Dubai Airport was closed at the end of October because of an unauthorised drone flying close to the airport. Airspace was closed and flights in and out of Dubai and Sharjah Airports were diverted for over an hour, resulting in considerable disruption and economic loss that according to some estimates, can cost as much as $1 million per minute.

Unfortunately, it is not the first time that Dubai Airport has been shut due to drone activity - it is the third such incident this year, the fourth in two years. Each shutdown has caused the same levels of disruption and economic losses, and the story is the same around the world. Airports in particular are vulnerable to drones near planes, and the risk of near misses or crashes with drones is enough to result in shut downs every time a rogue drone invades their airspace.

Alongside the safety risks of drones flying into other aircraft, other vehicles, power lines, people and so on, there is great concern about drones invading privacy, even when they are just flying from someone's garden or in a park.

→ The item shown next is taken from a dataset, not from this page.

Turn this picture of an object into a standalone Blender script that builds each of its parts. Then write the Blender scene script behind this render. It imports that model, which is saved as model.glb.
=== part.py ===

Some countries have banned them outright - Sweden is the latest country to announce that it is banning camera drones unless operators acquire an expensive permit from the government.

There is a lot of positive potential in drone technology, and Dubai has set out its ambitions to lead in this sector, with many government departments undertaking trials of drones for purposes ranging from inspection of infrastructure to helping to save swimmers from drowning. The Drones for Good competition, organised by the TRA's ICT Fund, is both highlighting the potential of drones, and encouraging their use among governments and NGOs.

The problem is that drone technology has developed faster than either the legislation to manage their proper use, or the ability to enforce the rules. Recently I had a conversation with a system integrator, who explained that their customers in the aviation sector are starting to request drone defence alongside the usual physical perimeter security measures, such as CCTV and movement sensors.

However, drone counter measures are still very much in development. One solution is to train birds of prey to hunt drones, although this is proving difficult to do without the birds hurting themselves. Other measures such as drone hunting drones, or nets fired from cannons, are of limited practicality.

One possible measure that might work on a wide scale is geo-fencing, where GPS tracking is used to alert a user if they move into a prohibited area, such as the no-fly zone around an airport. Government-mandated licensing could require installation of geo-fencing software on a drone to warn users of no-fly zones, or even disable the drone if it infringes on secure areas (or better still, fly to the nearest police station!)

Drones can be a great tool in many different areas of operation, but it is clear that there is a pressing need for legislation to prevent accidents and disruption, without preventing innovation. Anti-drone measures, whether technology-based or physical, need to be developed and deployed in concert with legislation to manage the sector properly. Governments urgently need to find a way to ensure safe and responsible use of drones for the good of all.